Не ждать лучших времен
Однако в данной статье мы не ставили задачи разработки или систематизации конкретных предложений по развитию социально-культурных механизмов утверждения в обществе норм толерантности. Мы всего лишь пытались привести аргументы для трех основных наших тезисов.
Во-первых, несмотря на определенную незрелость социокультурных условий для эффективного противодействия экстремизму и прежде всего дезориентации общества в отношении целей, содержания и средств борьбы с этой угрозой, нельзя дожидаться лучших времен. Они могут и не наступить при пассивности общественных сил. Мы полагаем, что сам законотворческий процесс в рассматриваемой сфере, практика применения законов и ее обсуждение в прессе, а также исследовательская деятельность - все это может оказать позитивное просветительское влияние на общество и содействовать поиску рациональных принципов и подходов в отношении к экстремизму.

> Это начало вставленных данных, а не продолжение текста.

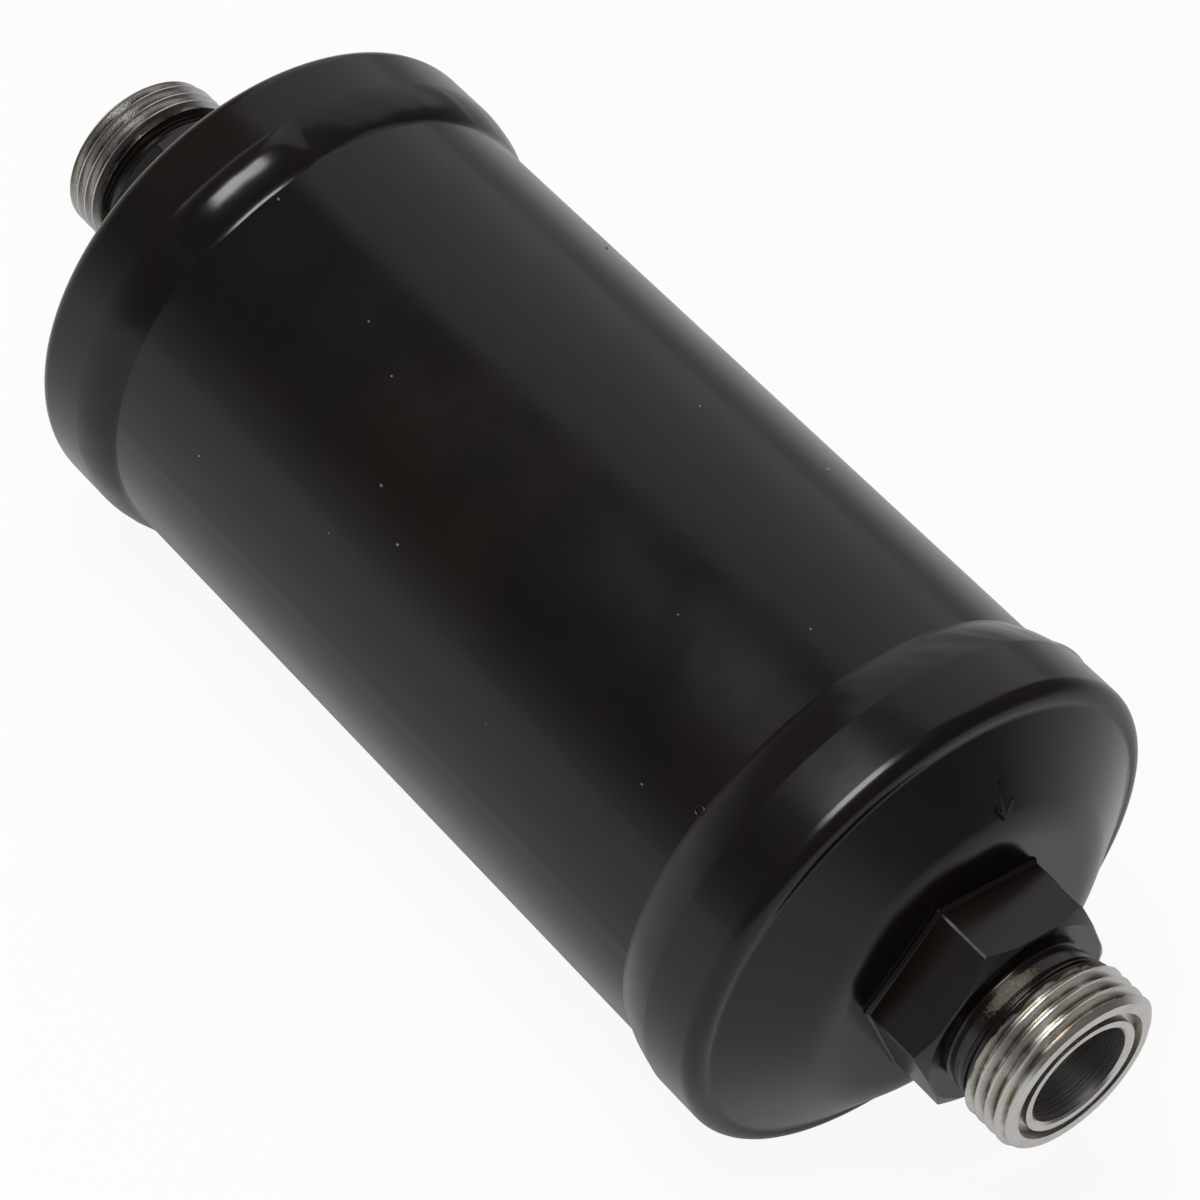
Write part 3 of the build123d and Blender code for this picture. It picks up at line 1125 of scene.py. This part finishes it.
def room_round_part(name):
    """White to the camera. The part sees a room that is light low down and dark above."""
    world = bpy.data.worlds.new(name)
    world.use_nodes = True
    tree = world.node_tree
    tree.nodes.clear()
    direction = shader_node(tree, "ShaderNodeTexCoord").outputs["Generated"]
    axes = shader_node(tree, "ShaderNodeSeparateXYZ", {"Vector": direction}).outputs
    lean = math_node(tree, "MULTIPLY", axes["X"], room_lean)
    height = math_node(tree, "SUBTRACT", axes["Z"], lean)
    room = spread(tree, height, *room_edges, *room_light)
    rays = shader_node(tree, "ShaderNodeLightPath").outputs
    strength = math_node(tree, "MAXIMUM", room, rays["Is Camera Ray"])
    background = shader_node(tree, "ShaderNodeBackground", {"Color": white, "Strength": strength})
    shader_node(tree, "ShaderNodeOutputWorld", {"Surface": background.outputs["Background"]})
    return world


def hang_light(light, place, aim):
    """The light hangs at a place and shines at a point."""
    hung = bpy.data.objects.new(light.name, light)
    hung.location = place
    facing = Vector(place) - Vector(aim)
    hung.rotation_euler = facing.to_track_quat("Z", "Y").to_euler()
    bpy.context.scene.collection.objects.link(hung)
    return hung


def soft_panel(name, place, size, radiance):
    """A square panel of this size that faces the part, as bright as this radiance."""
    light = bpy.data.lights.new(name, "AREA")
    light.shape = "SQUARE"
    light.size = size
    light.energy = radiance * math.pi * size * size
    hang_light(light, place, panel_aim).visible_camera = False


bpy.ops.object.select_all(action="DESELECT")
floor_height = cad_bounds[0][2] - floor_drop
bpy.ops.mesh.primitive_plane_add(size=floor_size, location=(0, 0, floor_height))
floor = bpy.context.object
floor.name = "pale_floor"
floor.data.materials.append(floor_finish("pale_floor"))
bpy.context.scene.world = room_round_part("studio")
soft_panel("far_side_panel", far_panel_place, far_panel_size, far_panel_radiance)
soft_panel("top_panel", top_panel_place, top_panel_size, top_panel_radiance)

bore_lamp = bpy.data.lights.new("bore_lamp", "SPOT")
bore_lamp.energy = bore_lamp_energy
bore_lamp.spot_size = bore_lamp_cone
bore_lamp.spot_blend = 1.0
bore_lamp.shadow_soft_size = bore_lamp_radius
hang_light(bore_lamp, bore_aim + bore_lamp_direction * bore_lamp_distance, bore_aim)


# Camera: a long lens, above the inlet's end and a little rolled.
camera_place = (-0.3176, 0.3471, 0.4484)
camera_right = (-0.6246, -0.7650, 0.1572)
camera_up = (0.6138, -0.3565, 0.7045)
camera_back = (-0.4828, 0.5365, 0.6922)
lens_length = 145.8
sensor_width = 36.0
nearest_seen = 0.01
farthest_seen = 50

camera_data = bpy.data.cameras.new("view_camera")
camera_data.lens = lens_length
camera_data.sensor_width = sensor_width
camera_data.clip_start = nearest_seen
camera_data.clip_end = farthest_seen
camera = bpy.data.objects.new("view_camera", camera_data)
bpy.context.scene.collection.objects.link(camera)
camera.matrix_world = standing_at(camera_place, camera_right, camera_up, camera_back)
bpy.context.scene.camera = camera
bpy.context.scene.view_settings.view_transform = "Standard"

Во-вторых, практика показывает, что разрозненные правовые акты (как, впрочем, и вообще разрозненные действия) не могут успешно противостоять эскалации экстремизму, порождаемого комплексом серьезных социально-культурных, экономических и политических обстоятельств. Поэтому мы исходим из необходимости широкого и комплексного (программного) подхода к противодействию экстремизма. Учитывая сложность причин, порождающих экстремизм и определяющих его устойчивость в обществе, а также масштабность связанных с ним угроз для государства и общества, мы считаем необходимым поставить в повестку дня в качестве срочной задачи выработку программы противодействия политическому экстремизму. Эта программа должна: служить базой для совершенствования законодательства в указанной сфере; проведения организационно-политических мероприятий, включающих организацию (или реорганизацию) соответствующих государственных структур; широкой культурно-просветительской работы, направленной прежде всего на формирование общественного мнения как основного фактора противодействия экстремизму.
В-третьих, решающую роль в этом процессе должны играть представители гражданского общества и прежде всего лидеры общественного мнения. Для активизации общественных сил и их координации мы считаем целесообразным создание общественного Совета по профилактике и противодействию экстремизма.